Kewenangan PTUN Mengadili Tiga Bentuk Tindakan Pemerintah
Terbaru

Kewenangan PTUN Mengadili Tiga Bentuk Tindakan Pemerintah

“UU Administrasi Pemerintahan memberi PTUN kewenangan mengadili keputusan pemerintah dan juga mengadili tindakan administrasi termasuk mengadili OOD.”

Oleh:
Aida Mardatillah
Bacaan 3 Menit
Gedung PTUN Jakarta. Foto Ilustrasi: Dokumen Hol
Gedung PTUN Jakarta. Foto Ilustrasi: Dokumen Hol

Guru Besar Fakultas Hukum Universitas Indonesia, Prof Rosa Agustina mengatakan setelah terbitnya Peraturan Mahkamah Agung (Perma) No. 2 Tahun 2019 tentang Pedoman Penyelesaian Sengketa Tindakan Pemerintah dan Kewenangan Mengadili Perbuatan Melanggar Hukum oleh Badan dan/atau Pejabat Pemerintahan (Onrechtmatige Overheidsdaad (OOD), semua perbuatan melawan hukum pemerintah diimpahkan di PTUN.

“Sebelum adanya Perma No.2 Tahun 2019, OOD merupakan kewenangan Pengadilan Negeri (PN). Namun, setelah lahirnya Perma, perbuatan melawan hukum yang dilakukan pemerintah diajukan gugatan ke PTUN. Sebelumnya OOD diatur daam Pasal 1365 BW yang menjadi kewenangan PN,” kata Rosa dalam sebuah Focus Group Discussion (FGD) Penelitian berjudul Perluasan Kewenangan Peradilan Tata Usaha Negara dalam Mengadili Perbuatan Melanggar Hukum oleh Pemerintah (Onrechmatige Overheidsdaad-OOD), yang digelar Balitbang Diklatkumdil MA, belum lama ini. (Baca Juga: Perpres Fiktif Positif Belum Terbit, Advokat Ini Gugat Presiden ke PTUN)

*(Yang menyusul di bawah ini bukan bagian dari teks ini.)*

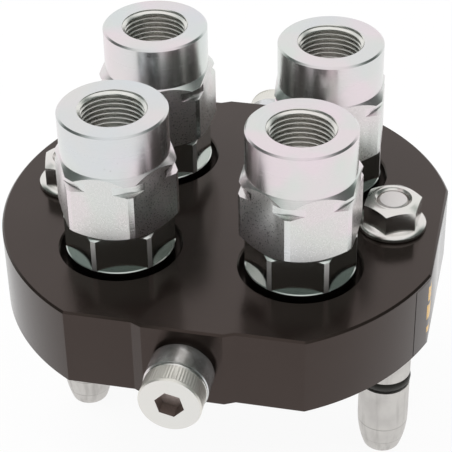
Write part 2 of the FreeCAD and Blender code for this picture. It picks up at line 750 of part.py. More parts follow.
def make_cam_screw(side, facing):
    """Shoulder screw that carries a cam roller: threaded end, shoulder, low head with a hexagon socket."""
    body = new_body(f"cam_screw_{side}")
    thread = of("cam_thread_diameter") / 2
    shoulder = of("shoulder_diameter") / 2
    head = of("cam_head_diameter") / 2
    edge = of("cam_head_break")
    head_level = shoulder_length()
    head_top = head_level + of("cam_head_height")
    turn_solid(body, [
        (ZERO, -of("cam_thread_length")), (thread, -of("cam_thread_length")), (thread, ZERO),
        (shoulder, ZERO), (shoulder, head_level), (head, head_level), (head, head_top - edge),
        (head - edge, head_top), (ZERO, head_top),
    ])
    socket = new_sketch(body, "SocketSketch", "XY_Plane", head_top, of("cam_socket_turn"))
    draw_hexagon(socket, of("cam_socket_width"))
    add_feature(body, "Pocket", "Socket", socket, Length=of("cam_socket_depth"))
    stand_out(body, facing)


def make_cam_roller(side, facing):
    """Roller that turns on the cam screw's shoulder, with a small hub towards the plate."""
    body = new_body(f"cam_roller_{side}")
    bore = of("shoulder_diameter") / 2 + of("roller_clearance")
    hub = of("roller_hub_diameter") / 2
    outer = of("roller_diameter") / 2
    edge = of("roller_edge_break")
    hub_end = of("roller_side_play")
    start = hub_end + of("roller_hub_width")
    end = start + of("roller_width")
    turn_solid(body, [
        (bore, hub_end), (hub, hub_end), (hub, start), (outer - edge, start), (outer, start + edge),
        (outer, end - edge), (outer - edge, end), (bore, end),
    ])
    stand_out(body, facing)


def shoulder_length():
    return of("roller_hub_width") + of("roller_width") + of("roller_side_play") * 2


def stand_out(body, facing):
    """Lays a piece that was turned upright on its side, so that it stands out of a cam pad."""
    turn = FreeCAD.Rotation(FreeCAD.Vector(1, 0, 0), -90 * facing)
    body.Placement = FreeCAD.Placement(FreeCAD.Vector(0, 0, 0), turn)
    deep = pad_face if facing > 0 else -pad_face
    for letter, size in (("x", of("cam_offset")), ("y", deep), ("z", plate_middle)):
        body.setExpression(f"Placement.Base.{letter}", size.formula)


make_plate()
for position, (across, deep) in coupler_places().items():
    make_port_adapter(position, across, deep)
    make_nipple_body(position, across, deep)
    make_adapter_seal(position, across, deep)
    make_spring_guide(position, across, deep)
    make_spring(position, across, deep)
    make_poppet(position, across, deep)
    make_poppet_seal(position, across, deep)
    make_retaining_ring(position, across, deep)
for side, (across, deep) in pin_places().items():
    make_guide_pin(side, across, deep)
    make_pin_ring(side, across, deep)
    make_flange_nut(side, across, deep)
for side, facing in (("front", -1), ("back", 1)):
    make_cam_screw(side, facing)
    make_cam_roller(side, facing)
doc.recompute()

for item in doc.Objects:
    if "Invalid" in item.State or "Error" in item.State:
        raise RuntimeError(f"{item.Label} failed: {item.State}")
bodies = [item for item in doc.Objects if item.isDerivedFrom("PartDesign::Body")]
for body in bodies:
    if body.Shape.isNull() or not body.Shape.isValid() or len(body.Shape.Solids) != 1:
        raise RuntimeError(f"{body.Label} is not one valid solid")
os.makedirs("parts", exist_ok=True)
for body in bodies:
    body.Shape.exportStep(os.path.join("parts", f"{body.Label}.step"))
print(f"{len(bodies)} pieces written")
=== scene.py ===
import math

import bpy
from mathutils import Matrix, Vector


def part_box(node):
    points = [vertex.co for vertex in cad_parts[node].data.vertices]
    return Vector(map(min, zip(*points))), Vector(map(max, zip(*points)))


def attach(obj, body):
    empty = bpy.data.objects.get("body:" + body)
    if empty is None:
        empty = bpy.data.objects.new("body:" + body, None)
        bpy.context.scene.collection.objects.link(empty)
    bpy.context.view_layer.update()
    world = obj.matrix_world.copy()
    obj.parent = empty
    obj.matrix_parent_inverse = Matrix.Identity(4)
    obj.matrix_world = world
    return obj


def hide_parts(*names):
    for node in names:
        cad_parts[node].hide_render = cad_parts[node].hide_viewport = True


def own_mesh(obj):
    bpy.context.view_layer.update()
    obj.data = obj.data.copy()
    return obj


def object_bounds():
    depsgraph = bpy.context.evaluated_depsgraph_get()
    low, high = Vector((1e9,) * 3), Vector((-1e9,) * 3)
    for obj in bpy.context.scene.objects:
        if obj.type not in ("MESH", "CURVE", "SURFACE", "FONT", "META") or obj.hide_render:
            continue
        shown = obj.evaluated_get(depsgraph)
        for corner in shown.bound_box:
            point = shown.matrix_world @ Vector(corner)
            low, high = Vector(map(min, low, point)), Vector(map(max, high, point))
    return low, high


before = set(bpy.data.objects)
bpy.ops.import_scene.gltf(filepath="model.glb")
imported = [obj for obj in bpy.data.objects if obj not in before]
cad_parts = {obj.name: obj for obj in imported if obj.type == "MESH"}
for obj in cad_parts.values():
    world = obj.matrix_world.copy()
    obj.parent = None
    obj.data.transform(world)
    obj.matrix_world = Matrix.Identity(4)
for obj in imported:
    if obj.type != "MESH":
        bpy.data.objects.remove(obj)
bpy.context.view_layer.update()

# Coupling plate: a disc milled from aluminium plate, with flats in front, behind and at the right and a
# raised pad for each cam screw. Its bores are cut from both faces, and it is then anodised black, with a
# brown cast.
mm = 0.001
plate_radius = 57.05 * mm
plate_flat = 49.2 * mm
plate_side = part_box("coupling_plate")[1].x
plate_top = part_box("coupling_plate")[1].z
plate_edge = 0.5 * mm
plate_steps = 288
pad_edge = 9.75 * mm
pad_foot = 12.35 * mm
pad_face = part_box("coupling_plate")[1].y
cam_across = 0.25 * mm
cam_level = plate_top / 2
cam_facings = {"front": -1, "back": 1}
couplers = {
    "front_left": Vector((-22.5, -20.2, 0)) * mm,
    "front_right": Vector((22.5, -20.2, 0)) * mm,
    "back_left": Vector((-22.5, 20.2, 0)) * mm,
    "back_right": Vector((22.5, 20.2, 0)) * mm,
}
pins = {"left": Vector((-42, 3.5, 0)) * mm, "right": Vector((42, 0.5, 0)) * mm}
# An outline's points give radius and height in millimetres, from the bottom up.
coupler_bore = (
    (0, -1), (15.5, -1), (15.5, 5), (11.5, 5), (11.5, 16.5), (15, 16.5), (15, 21.1), (16.4, 22.5), (0, 22.5),
)
pin_bore = ((0, -1), (7.25, -1), (7.25, 0.3), (6.05, 0.3), (6.05, 6.3), (4.5, 6.3), (4.5, 22.5), (0, 22.5))
cam_bore = ((0, -18), (5, -18), (5, 1), (0, 1))
round_steps = 144
# Points within a weld of each other become one. A hair off a plane, or near a wall, still counts as on it.
weld = 0.0002 * mm
hair = 0.001 * mm
near = 0.01 * mm
anodised_black = (0.009, 0.0066, 0.0055)
anodised_brown = (0.013, 0.0096, 0.0083)
brown_cast = (1.0, 0.76, 0.68)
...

Seperti diketahui, terbitnya Perma No. 2 Tahun 2019 ini guna mengadili perbuatan melanggar hukum oleh badan dan atau pejabat pemerintahan. Perma ini sebagai tindak lanjut UU No. 30 Tahun 2014 tentang Administrasi Pemerintahan dan Perma No. 8 Tahun 2018 tentang Pedoman Penyelesaian Sengketa Administrasi Pemerintahan Setelah Menempuh Upaya Administratif. Dalam Perma ini ditentukan perbuatan melawan hukum oleh badan dan/atau pejabat pemerintahan merupakan tindakan pemerintahan, sehingga menjadi kewenangan mengadili PTUN dalam pengadilan tingkat pertama.

Rosa mengutip pandangan Rutten, bahwa dalam negara hukum setiap warga harus mendapatkan perlindungan hukum terhadap penerapan UU yang salah, terhadap pelampauan wewenang atau tindakan sewenang-wenang dari pihak penguasa (pemerintah). Pada tahun 1924, sejarah Onrechtmatige overhiedsdaad tercermin dalam kasus Fockema A Dreae dinamakan November Revolutie. Dalam putusan ditentukan bahwa apabila pejabat pemerintah melanggar suatu UU, maka ia melakukan suatu perbuatan yang melanggar hukum. Walaupun UU tersebut termasuk dalam ranah hukum publik dan pelanggaran UU itu sama sekali tidak ada hak perseorangan (subjectief rect) yang dilanggar.

Ia menjelaskan pemerintah mempergunakan wewenang yang diberikan kepadanya berhubungan dengan penyelenggaraan salah satu kepentingan umum untuk menjamin terlaksananya atau penyelenggaraan kepentingan umum yang lainnya.
“Penguasa telah melakukan PMH bilamana penguasa telah menggunakan kewenangannya untuk tujuan lain selain dari tujuan dan wewenang diberikan padanya,” ujarnya.

Dosen Hukum Tata Negara pada Fakultas Hukum Universitas Indonesia, Harsanto Nursadi mengatakan kompetensi OOD di PTUN sebagai amanat UU No. 30 Tahun 2014 yang memberi jaminan perlindungan kepada setiap warga masyarakat untuk mengajukan keberatan dan banding terhadap keputusan dan/atau tindakan badan dan/atau pejabat pemerintahan atau atasan perjabat yang bersangkutan.

“Lalu, mengajukan gugatan terhadap keputusan dan/atau tindakan badan dan/atau pejabat pemerintahan itu ke PTUN karena UU No. 30 Tahun 2014 merupakan hukum materil dari sistem PTUN. Tindakan pemerintah yang merugikan, maka kompetensi PTUN untuk mengadilinya,” kata dia dalam kesempatan yang sama.